In the Intercontainer case (2009),[56] the European Court of Justice finally had occasion to issue a preliminary ruling clarifying the true strength of the presumption, and Danish judges have reason to feel good about that sensible decision, since it proves that our courts got it right, whereas the Netherlands Supreme Court got it wrong in BOA: the single-contact presumption in Article 4(2) is – obviously – only a presumption, and it's not nearly as strong as the Dutch Court had thought.

If we look at the larger EU-PIL picture, however, we see that the Dutch (not the Danes) are the real winners, since as of 31 December 2009, the new Rome I Regulation replaced the Rome Convention in all EU Member States except Denmark, and the most important difference between the two rule sets is precisely the replacement of the flexible Article 4 presumption with a new stiff-as-Dutch single-contact rule, thus effectively depriving the courts in all EU Member States (except Denmark) of any significant measure of judicial discretion to determine the applicable law.[57]

C. The 1964 Statute Implementing the 1955 Hague Convention

The 1955 Hague Convention on the Law Applicable to the International Sale of Goods has been in effect in Denmark since 1964. Although these Hague rules are in some respects similar to the 1980 Rome Convention rules for the resolution of contract conflicts in general, the supplementary (seller's law) rule in the Hague Convention is less flexible that the corresponding presumption (tied to the residence of the characteristic performer) in Article 4 of the Rome Convention.

Denmark's acceptance of the 1955 Hague approach has been explained, though hardly justified, by the forum-shopping argument.[58] But now that nearly all key trading States have ratified the 1980 Convention on Contracts for the International Sale of Goods (CISG), we seldom need the Hague rules to decide which country's sales law applies.
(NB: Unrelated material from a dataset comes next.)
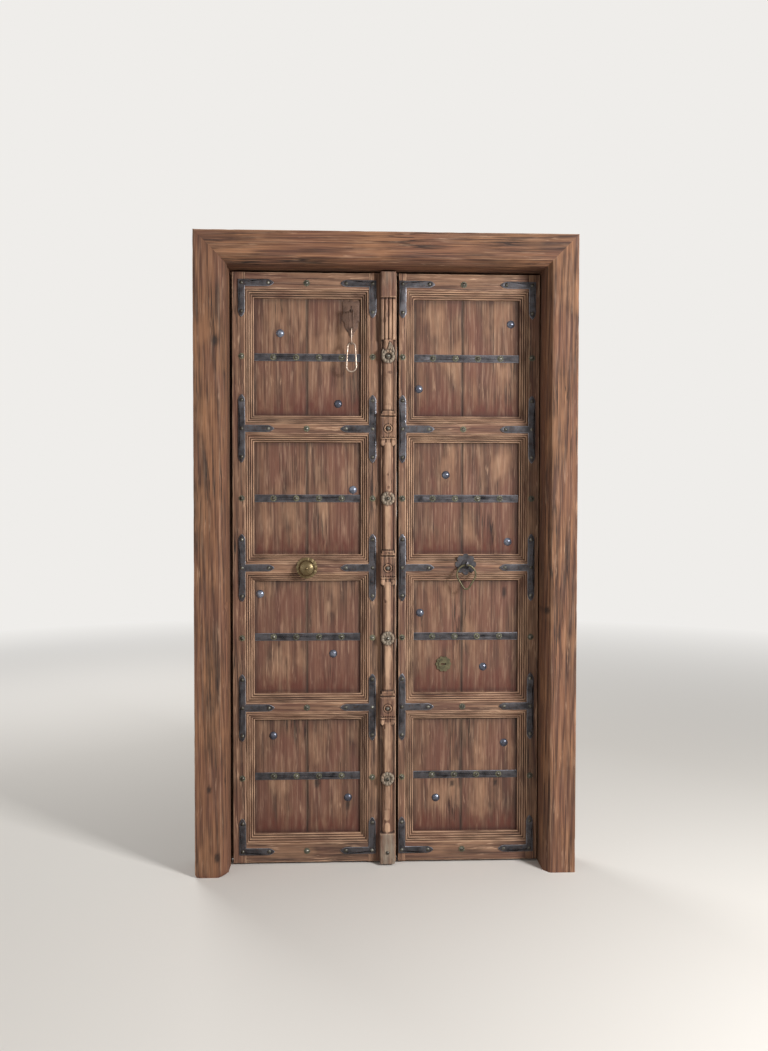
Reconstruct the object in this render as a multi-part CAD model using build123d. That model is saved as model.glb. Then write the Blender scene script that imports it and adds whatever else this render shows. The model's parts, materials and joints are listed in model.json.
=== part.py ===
from build123d import *
import math
import os
from dataclasses import dataclass

# A pair of old panelled door leaves, studded with iron, hung in a mitred timber frame.
# Sizes are in millimetres. Z is up and the front of the door faces -Y.
# The origin is on the floor, in the middle of the frame's width and of the whole depth.

# Frame timbers
frame_face_width = 88
frame_bevel_width = 20
frame_bevel_depth = 28
frame_arris = 4
reveal_depth = 110
rebate_lap = 12
rebate_clearance = 2
tongue_length = 70
tongue_width = 60
tongue_thickness = 14
tongue_setback = 60
mitre_angle = 45
jamb_notch_height = 26
jamb_notch_depth = 9
jamb_notch_bottom = 902
worn_foot_radius = 12
worn_foot_depth = 45

# Gaps round the leaves
floor_gap = 8
top_gap = 7
left_gap = 10
right_gap = 4
swing_clearance = 0.4

# Leaves: flats are the plain faces between an edge and a moulding
panel_width = 370
moulding_width = 28
left_hanging_flat = 45
left_meeting_flat = 96
right_meeting_flat = 26
right_hanging_flat = 39
top_rail_flat = 57
middle_rail_flat = 36
bottom_rail_flat = 68
lowest_panel_height = 402
third_panel_height = 396
second_panel_height = 390
top_panel_height = 405
stile_thickness = 27
plank_thickness = 18
backing_thickness = 20
left_plank_joint = 183
right_plank_joint = 171
plank_chamfer = 1.5

# Ribbed moulding that steps down from the flats to the panels
moulding_ribs = 4
moulding_quirk = 1.6
moulding_quirk_depth = 3
moulding_edge_height = 8
moulding_rib_rise = 2.4

# Iron straps
strap_width = 24
strap_thickness = 3
strap_margin = 1
strap_half_height = 118
strap_arm = 124
strap_point = 26
strap_shoulder_length = 16
strap_shoulder_width = 17
panel_strap_height = 26
panel_strap_thickness = 3
panel_strap_end_gap = 1
top_strap_drop = 36
bottom_strap_rise = 39

# Nails and their washers
nail_head_radius = 7
nail_head_height = 4.5
nail_shank_radius = 1.9
nail_length = 38
nail_tip = 4
nail_hole_clearance = 0.15
nail_end_inset = 20
panel_nails = 4
panel_nail_pitch = 79
washer_radius = 11.5
washer_thickness = 2
washer_points = 8
washer_notch = 0.8
strip_nail_length = 54

# Coach bolts, with a washer and a nut behind the leaf
bolt_head_radius = 14
bolt_head_height = 7
bolt_radius = 5
bolt_hole_clearance = 0.3
bolt_tail = 3
nut_across_flats = 17
nut_thickness = 7
bolt_washer_radius = 13
bolt_washer_thickness = 2

# Carved strip that covers the meeting stile
strip_width = 52
strip_base = 9
strip_bar_height = 25
strip_bead_width = 7
strip_bead_rise = 2.5
strip_block_height = 27
strip_cap_height = 30
strip_reeds = 4
strip_reed_base = 15
strip_reed_rise = 5
strip_top_block = 88
strip_reeded_length = 142
strip_block_length = 120
strip_bottom_block = 105
strip_cap_length = 15
strip_groove = 3
strip_petals_across = 3
strip_petal_length = 24
strip_petal_height = 22
rosette_radius = 24
rosette_rim = 4
rosette_petals = 8
rosette_petal_radius = 6.5
rosette_petal_ring = 13
leaf_carving_length = 44
leaf_carving_width = 26

# Both sides of the carved leaf: start, middle and end of an arc, across as shares of half the
# leaf's width and up as shares of its length
leaf_carving_sides = [
    ((-1, 0), (-0.8, 0.6), (0.4, 1)),
    ((0.4, 1), (1.5, 0.4), (1, 0)),
]

# Brass knob
knob_rose_radius = 32
knob_rose_petals = 12
knob_rose_petal_radius = 8
knob_rose_petal_ring = 29
knob_rose_thickness = 3
knob_rose_steps = 2
knob_rose_step_width = 4
knob_rose_step_rise = 1
knob_foot_radius = 14
knob_neck_radius = 10
knob_neck_height = 4
knob_collar_radius = 13
knob_collar_height = 2
knob_radius = 28
knob_projection = 42
knob_tip_radius = 5
knob_tip_shoulder = 4
knob_tip_height = 2
knob_stud_radius = 4
knob_stud_length = 50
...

These days, in cases where the parties have their places of business in different CISG Contracting States, there is, quite simply, no conflict of laws.[59]

III. Issue-by-Issue Choice and Dépeçage

A. The 1984 Statute Implementing the 1980 Rome Convention

At regards contractual matters Denmark adheres to the general principle that all questions arising within the context of a given contractual relationship should – as a starting point and absent contrary agreement – be resolved by the application of a single set of rules.
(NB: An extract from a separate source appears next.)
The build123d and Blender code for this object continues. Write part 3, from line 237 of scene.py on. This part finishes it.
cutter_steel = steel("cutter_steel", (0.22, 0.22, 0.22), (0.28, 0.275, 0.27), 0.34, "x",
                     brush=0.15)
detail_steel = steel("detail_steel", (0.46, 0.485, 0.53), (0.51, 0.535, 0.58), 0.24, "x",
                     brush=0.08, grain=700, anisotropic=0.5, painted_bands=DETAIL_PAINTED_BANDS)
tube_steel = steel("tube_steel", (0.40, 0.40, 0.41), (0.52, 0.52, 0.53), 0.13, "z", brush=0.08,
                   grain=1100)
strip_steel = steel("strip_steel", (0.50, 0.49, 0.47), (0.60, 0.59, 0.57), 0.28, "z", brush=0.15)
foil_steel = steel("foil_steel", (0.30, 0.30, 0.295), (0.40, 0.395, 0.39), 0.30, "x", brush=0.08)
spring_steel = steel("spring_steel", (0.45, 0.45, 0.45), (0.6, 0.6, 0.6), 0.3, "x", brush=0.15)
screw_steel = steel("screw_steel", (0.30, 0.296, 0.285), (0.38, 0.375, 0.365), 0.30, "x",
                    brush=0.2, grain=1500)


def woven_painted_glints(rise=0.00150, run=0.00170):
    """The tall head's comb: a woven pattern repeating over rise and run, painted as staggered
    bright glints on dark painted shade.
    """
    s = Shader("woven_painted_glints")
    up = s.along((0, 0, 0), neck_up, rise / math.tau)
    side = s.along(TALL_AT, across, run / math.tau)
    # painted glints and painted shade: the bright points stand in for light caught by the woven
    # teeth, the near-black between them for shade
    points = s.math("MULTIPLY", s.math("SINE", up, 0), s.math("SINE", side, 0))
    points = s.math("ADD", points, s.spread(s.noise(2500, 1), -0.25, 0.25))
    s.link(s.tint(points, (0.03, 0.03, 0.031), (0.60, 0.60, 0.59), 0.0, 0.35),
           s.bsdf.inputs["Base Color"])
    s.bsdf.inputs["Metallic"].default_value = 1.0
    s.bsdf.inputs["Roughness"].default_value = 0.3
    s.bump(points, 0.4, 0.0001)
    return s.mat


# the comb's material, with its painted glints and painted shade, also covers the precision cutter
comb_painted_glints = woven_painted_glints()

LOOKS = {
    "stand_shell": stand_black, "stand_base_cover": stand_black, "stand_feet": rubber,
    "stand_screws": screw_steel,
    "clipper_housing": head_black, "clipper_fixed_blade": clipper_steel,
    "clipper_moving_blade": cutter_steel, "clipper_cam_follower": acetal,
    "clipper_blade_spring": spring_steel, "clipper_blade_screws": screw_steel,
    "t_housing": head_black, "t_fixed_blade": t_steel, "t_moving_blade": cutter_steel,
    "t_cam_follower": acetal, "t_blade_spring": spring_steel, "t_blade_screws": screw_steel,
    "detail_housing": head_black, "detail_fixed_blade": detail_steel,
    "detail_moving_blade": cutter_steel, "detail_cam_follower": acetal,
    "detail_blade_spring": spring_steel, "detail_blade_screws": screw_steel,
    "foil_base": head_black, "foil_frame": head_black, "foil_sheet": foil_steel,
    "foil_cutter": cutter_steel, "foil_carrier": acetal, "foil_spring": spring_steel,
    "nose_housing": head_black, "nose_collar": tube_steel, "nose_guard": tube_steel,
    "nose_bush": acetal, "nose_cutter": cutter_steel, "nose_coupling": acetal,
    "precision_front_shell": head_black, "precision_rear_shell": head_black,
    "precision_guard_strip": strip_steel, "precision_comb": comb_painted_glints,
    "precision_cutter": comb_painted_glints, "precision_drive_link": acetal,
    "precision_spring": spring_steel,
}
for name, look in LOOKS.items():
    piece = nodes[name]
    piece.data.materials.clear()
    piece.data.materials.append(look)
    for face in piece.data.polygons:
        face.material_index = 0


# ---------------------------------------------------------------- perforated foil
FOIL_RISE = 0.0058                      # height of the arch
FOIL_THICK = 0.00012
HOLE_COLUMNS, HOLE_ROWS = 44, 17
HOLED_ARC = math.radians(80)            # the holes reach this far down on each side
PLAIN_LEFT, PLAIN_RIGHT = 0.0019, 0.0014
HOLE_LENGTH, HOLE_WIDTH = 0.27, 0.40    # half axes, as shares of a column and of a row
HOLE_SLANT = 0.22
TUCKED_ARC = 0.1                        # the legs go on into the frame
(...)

In limited circumstances, however, the Rome Convention permits Danish courts to engage in dépeçage in the absence of an express contractual clause: Article 4(1) provides that a separable part of a contract which has a closer connection with another country (than the country whose law would normally apply) may, by way of exception, be governed by the law of that other country.[60]

The issue arose in 1988 Danish Court of Appeals case,[61] involving a Danish student who had signed a registration form binding her to an 18-month sports-instructor course offered by an instructor in Germany. As it turned out, the student (unable to find suitable lodging or employment in Germany) did not participate in (or pay for) the course, and the instructor sued her for damages in Denmark. Although both parties agreed that German law applied to the substance of the contract,[62] the student argued that certain questions relating to contract formation and validity (including the question of whether she could avoid the contract by reason of "failed assumptions"),[63] should be decided under Danish law. Citing the unitary principle in Article 4(1) of the Rome Convention, however, the court refused to apply the laws of different states to different aspects of the contractual relationship.[64]
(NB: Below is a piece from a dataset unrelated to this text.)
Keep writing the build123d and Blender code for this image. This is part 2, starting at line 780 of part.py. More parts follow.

B. The 1964 Statute Implementing the 1955 Hague Convention

Some older (non-Danish) authorities have interpreted the 1955 Hague Convention on the Law Applicable to International Sales of Goods as precluding depéçage,[65] but that interpretation has been displaced by modern-day reality, since most international sales contracts are now governed by the CISG Convention. In particular, the CISG governs "only" the rights and obligations of the parties, whereas other issues relating to (e.g.) sales contract validity still need to be resolved by application of the national substantive law designated by the 1955 Hague rules.[66]

IV. State-Selection & Conflicts Justice vs. Content-Oriented Law-Selection & Material Justice

Although Danish judges rarely reveal the philosophy which guides their decision-making,[67] some available evidence supports the claim that Danish judges consider the content and purpose of competing substantive rules, at least where no inflexible PIL codification stands in their way.

One illustrative example is a tort (driving accident) case decided by a Danish High Court of Appeals in 1982.[68] Two Danes (A & B), having met through a magazine advertisement, embarked on a hunting trip in Scotland. Once there, they rented a car, obtained the usual insurance and drove off to the woods. Returning to Glasgow on the last day of the trip, A's negligence at the wheel led to an accident, and B died. B's widow then sued A for damages, but by the time her sluggish Danish lawyer got around to filing her claim, the action was time-barred according to Scottish (but not Danish) law. By that time, A's Scottish liability insurance had also ex­pired.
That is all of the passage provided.